According to the multilayer capacitor disclosed in Japanese Unexamined Patent Application Publication No. 2009-170873, as described below, equivalent series inductance (ESL) is desirably less than a multilayer capacitor in which a first external terminal electrode and a second external terminal electrode are provided on a first side surface and a second side surface, respectively. The dimensions of the first end surface and the second end surface in the longitudinal direction are greater than those of the first side surface and the second side surface, respectively, in the longitudinal direction. Therefore, in the multilayer capacitor in which the first external terminal electrode and the second external terminal electrode are provided on the first side surface and the second side surface, respectively, a signal path runs through a space between the first side surface and the second side surface, whose length is relatively large and whose width is relatively small.
On the other hand, in the multilayer capacitor disclosed in Japanese Unexamined Patent Application Publication No. 2009-170873, the first external terminal electrode and the second external terminal electrode are provided on the first end surface and the second end surface, respectively. Therefore, a signal path runs through a space between the first end surface and the second end surface, whose length is relatively small and whose width is relatively large. Therefore, the value of inductance generated in the signal path of the multilayer capacitor disclosed in Japanese Unexamined Patent Application Publication No. 2009-170873 is less than the value of inductance generated in the signal path of the multilayer capacitor in which the first external terminal electrode and the second external terminal electrode are provided on the first side surface and the second side surface, respectively. That is, according to the multilayer capacitor disclosed in Japanese Unexamined Patent Application Publication No. 2009-170873, the ESL is desirably less than the multilayer capacitor in which the first external terminal electrode and the second external terminal electrode are provided on the first side surface and the second side surface, respectively.
However, the multilayer capacitor disclosed in Japanese Unexamined Patent Application Publication No. 2009-170873 has a problem in that it is difficult to install the multilayer capacitor in a circuit board. FIG. 13A is a sectional view of a multilayer capacitor 500 disclosed in Japanese Unexamined Patent Application Publication No. 2009-170873 and a circuit board 600 when the multilayer capacitor 500 has been installed in the circuit board 600. FIG. 13B is a plan view of the multilayer capacitor 500 disclosed in Japanese Unexamined Patent Application Publication No. 2009-170873 and the circuit board 600 when the multilayer capacitor 500 has been installed in the circuit board 600.
As illustrated in FIG. 13A, the multilayer capacitor 500 is installed in a recess 602 in the circuit board 600. A seal 604 is then formed on the multilayer capacitor 500. Wires 608a and 608b are provided on a principal surface of the circuit board 600. The wires 608a and 608b are connected to external terminal electrodes 504a and 504b, respectively, by via-hole conductors 606a and 606b, respectively. The multilayer capacitor 500 is installed in the circuit board 600 so as to have the above-described configuration.

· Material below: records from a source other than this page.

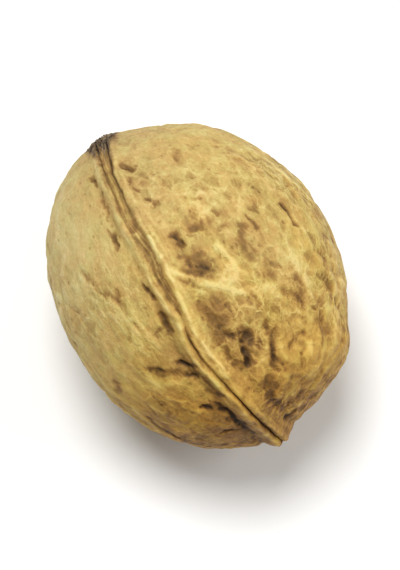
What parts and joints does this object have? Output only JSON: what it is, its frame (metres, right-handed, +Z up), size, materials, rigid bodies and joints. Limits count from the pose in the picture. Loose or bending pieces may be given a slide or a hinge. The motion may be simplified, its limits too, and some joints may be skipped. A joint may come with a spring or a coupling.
{
  "type": "walnut",
  "caption": "Whole walnut in its shell, one solid: egg-shaped and fuller on one side, with a raised seam rim, furrows, pits and a low net of wrinkles, lying on its side on a small flat spot.",
  "frame": {"origin": "on the floor, under the middle of the nut's bounding box", "axes": "+Z up; +X along the nut from the stem end to the tip, which lies a little lower; +Y to the fuller half"},
  "size_m": [0.0448, 0.0354, 0.0347],
  "materials": {
    "shell": "dry matt tan shell, paler on the seam rim and the raised net, brown in the pits and furrows, dark in the split and at the stem scar"
  },
  "bodies": {
    "root": {"walnut": "shell"}
  },
  "joints": []
}
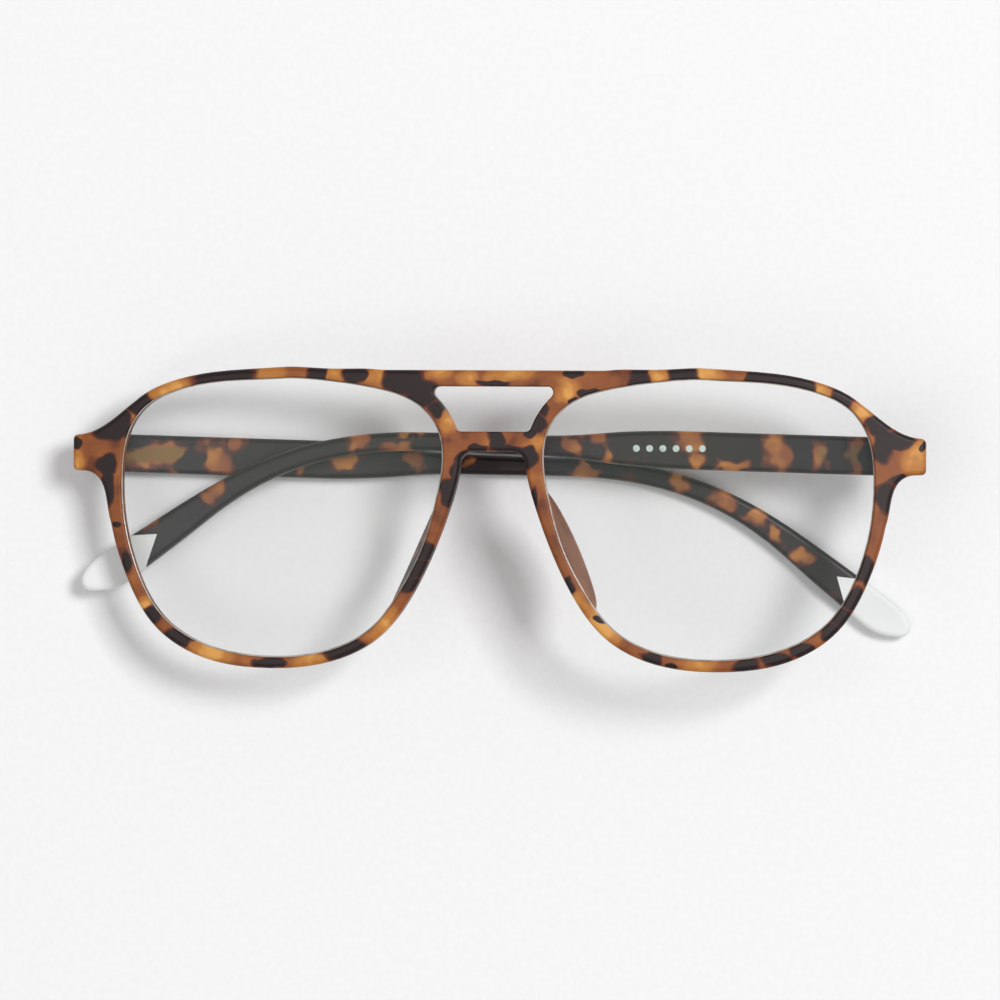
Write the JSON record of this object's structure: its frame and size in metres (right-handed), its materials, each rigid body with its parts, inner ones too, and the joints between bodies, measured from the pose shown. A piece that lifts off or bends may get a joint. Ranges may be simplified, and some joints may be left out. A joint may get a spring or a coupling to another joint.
{
  "type": "blue light glasses",
  "caption": "Folded full-rim eyeglasses with a double bridge, clear lenses and temples that open on steel hinges.",
  "frame": {"origin": "middle of the folded pair on the surface that it lies on", "axes": "+X towards the wearer's left end piece, +Y towards the brow bar, +Z out of the front of the lenses (up, as it lies folded)"},
  "size_m": [0.142, 0.0502, 0.0249],
  "materials": {
    "tortoise_plastic": "matte moulded tortoiseshell, gold and brown patches",
    "white_plastic": "satin pale white",
    "clear_lens": "polished, coated, nearly colourless",
    "hinge_steel": "tumbled steel",
    "screw_steel": "bright turned steel"
  },
  "bodies": {
    "front": {"front_frame": "tortoise_plastic", "lens_left": "clear_lens", "lens_right": "clear_lens", "front_hinge_left": "hinge_steel", "front_hinge_right": "hinge_steel", "hinge_screw_left": "screw_steel", "hinge_screw_right": "screw_steel"},
    "temple_left_body": {"temple_left": "tortoise_plastic", "temple_tip_left": "white_plastic", "temple_hinge_left": "hinge_steel"},
    "temple_right_body": {"temple_right": "tortoise_plastic", "temple_tip_right": "white_plastic", "temple_hinge_right": "hinge_steel"}
  },
  "joints": [
    {"name": "temple_left_fold", "type": "hinge", "parent": "front", "child": "temple_left_body", "pos_m": [0.06647, 0.01325, 0.0176], "axis": [-0.0261, -0.9997, -0.0025], "range_deg": [0, 90.95]},
    {"name": "temple_right_fold", "type": "hinge", "parent": "front", "child": "temple_right_body", "pos_m": [-0.06572, 0.01325, 0.00488], "axis": [0.0261, 0.9997, 0.0025], "range_deg": [0, 84.5]}
  ]
}
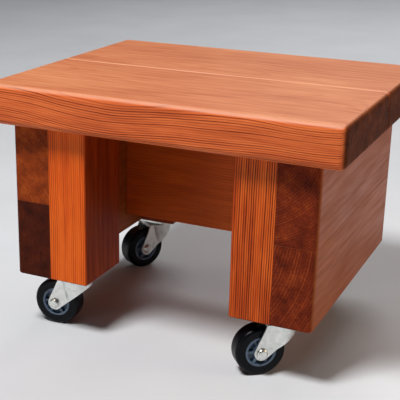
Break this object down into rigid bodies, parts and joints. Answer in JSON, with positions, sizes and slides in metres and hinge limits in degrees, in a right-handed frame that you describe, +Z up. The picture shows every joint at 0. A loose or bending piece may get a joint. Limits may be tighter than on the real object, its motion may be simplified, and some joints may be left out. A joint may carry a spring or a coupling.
{
  "type": "plant pot caddy",
  "caption": "Low wooden platform with an open-fronted base of stacked boards and posts, carried on swivel casters, for rolling a heavy plant pot.",
  "frame": {"origin": "on the floor, under the middle of the platform", "axes": "+Z up, +Y towards the back, +X to the right, along the boards of the top"},
  "size_m": [0.342, 0.284, 0.245],
  "materials": {
    "redwood_top": "oiled redwood, satin",
    "redwood_base": "oiled redwood, satin",
    "dowel_wood": "plain birch",
    "zinc_steel": "bright zinc plate",
    "ball_steel": "polished steel",
    "hub_plastic": "moulded blue-grey nylon",
    "tyre_rubber": "smooth black rubber"
  },
  "bodies": {
    "frame": {"top_front_board": "redwood_top", "top_rear_board": "redwood_top", "left_lower_side_board": "redwood_base", "left_upper_side_board": "redwood_base", "right_lower_side_board": "redwood_base", "right_upper_side_board": "redwood_base", "front_left_post": "redwood_base", "front_right_post": "redwood_base", "rear_left_post": "redwood_base", "rear_right_post": "redwood_base", "stretcher": "redwood_base", "top_seam_dowels": "dowel_wood", "top_dowels": "dowel_wood", "side_board_dowels": "dowel_wood", "post_dowels": "dowel_wood", "stretcher_dowels": "dowel_wood", "front_left_plate": "zinc_steel", "front_left_screws": "zinc_steel", "front_left_balls": "ball_steel", "front_left_kingpin": "zinc_steel", "front_right_plate": "zinc_steel", "front_right_screws": "zinc_steel", "front_right_balls": "ball_steel", "front_right_kingpin": "zinc_steel", "rear_left_plate": "zinc_steel", "rear_left_screws": "zinc_steel", "rear_left_balls": "ball_steel", "rear_left_kingpin": "zinc_steel", "rear_right_plate": "zinc_steel", "rear_right_screws": "zinc_steel", "rear_right_balls": "ball_steel", "rear_right_kingpin": "zinc_steel"},
    "front_left_swivel_fork": {"front_left_fork": "zinc_steel", "front_left_axle_bolt": "zinc_steel", "front_left_axle_nut": "zinc_steel", "front_left_axle_bush": "ball_steel"},
    "front_left_wheel": {"front_left_hub": "hub_plastic", "front_left_tyre": "tyre_rubber"},
    "front_right_swivel_fork": {"front_right_fork": "zinc_steel", "front_right_axle_bolt": "zinc_steel", "front_right_axle_nut": "zinc_steel", "front_right_axle_bush": "ball_steel"},
    "front_right_wheel": {"front_right_hub": "hub_plastic", "front_right_tyre": "tyre_rubber"},
    "rear_left_swivel_fork": {"rear_left_fork": "zinc_steel", "rear_left_axle_bolt": "zinc_steel", "rear_left_axle_nut": "zinc_steel", "rear_left_axle_bush": "ball_steel"},
    "rear_left_wheel": {"rear_left_hub": "hub_plastic", "rear_left_tyre": "tyre_rubber"},
    "rear_right_swivel_fork": {"rear_right_fork": "zinc_steel", "rear_right_axle_bolt": "zinc_steel", "rear_right_axle_nut": "zinc_steel", "rear_right_axle_bush": "ball_steel"},
    "rear_right_wheel": {"rear_right_hub": "hub_plastic", "rear_right_tyre": "tyre_rubber"}
  },
  "joints": [
    {"name": "front_left_swivel", "type": "hinge", "parent": "frame", "child": "front_left_swivel_fork", "pos_m": [-0.099, -0.098, 0.0508], "axis": [0, 0, 1], "continuous": true},
    {"name": "front_left_wheel_spin", "type": "hinge", "parent": "front_left_swivel_fork", "child": "front_left_wheel", "pos_m": [-0.11892, -0.09974, 0.02325], "axis": [-0.0872, 0.9962, 0], "continuous": true},
    {"name": "front_right_swivel", "type": "hinge", "parent": "frame", "child": "front_right_swivel_fork", "pos_m": [0.111, -0.098, 0.0508], "axis": [0, 0, 1], "continuous": true},
    {"name": "front_right_wheel_spin", "type": "hinge", "parent": "front_right_swivel_fork", "child": "front_right_wheel", "pos_m": [0.09546, -0.11059, 0.02325], "axis": [-0.6293, 0.7771, 0], "continuous": true},
    {"name": "rear_left_swivel", "type": "hinge", "parent": "frame", "child": "rear_left_swivel_fork", "pos_m": [-0.102, 0.086, 0.0508], "axis": [0, 0, 1], "continuous": true},
    {"name": "rear_left_wheel_spin", "type": "hinge", "parent": "rear_left_swivel_fork", "child": "rear_left_wheel", "pos_m": [-0.112, 0.06868, 0.02325], "axis": [-0.866, 0.5, 0], "continuous": true},
    {"name": "rear_right_swivel", "type": "hinge", "parent": "frame", "child": "rear_right_swivel_fork", "pos_m": [0.111, 0.086, 0.0508], "axis": [0, 0, 1], "continuous": true},
    {"name": "rear_right_wheel_spin", "type": "hinge", "parent": "rear_right_swivel_fork", "child": "rear_right_wheel", "pos_m": [0.09246, 0.07851, 0.02325], "axis": [-0.3746, 0.9272, 0], "continuous": true}
  ]
}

The via-hole conductors 606a and 606b are formed by the following procedure. After the multilayer capacitor 500 is installed in the recess 602 and the seal 604 is formed, laser beams having a diameter of about 50 μm to about 100 μm are radiated onto certain portions in order to form via holes. After that, by filling the via holes with a conductive paste or by plating the via holes, the via-hole conductors 606a and 606b are formed.
However, as illustrated in FIG. 13B, the external terminal electrodes 504a and 504b are provided on the first end surface and the second end surface, respectively. Dimensions L2 of the first side surface and the second side surface in the longitudinal direction are less than dimensions L1 of the first end surface and the second end surface in the longitudinal direction. For this reason, as illustrated in FIG. 13B, widths W of portions in which the external terminal electrodes 504a and 504b extend on principal surfaces are small. Therefore, it is difficult to form the via-hole conductors 606a and 606b so as to connect to the external terminal electrodes 504a and 504b, respectively. In particular, since the seal 604 is provided, it is difficult to radiate laser beams onto the correct locations, thereby making it difficult to form the via-hole conductors 606a and 606b so as to connect to the external terminal electrodes 504a and 504b, respectively.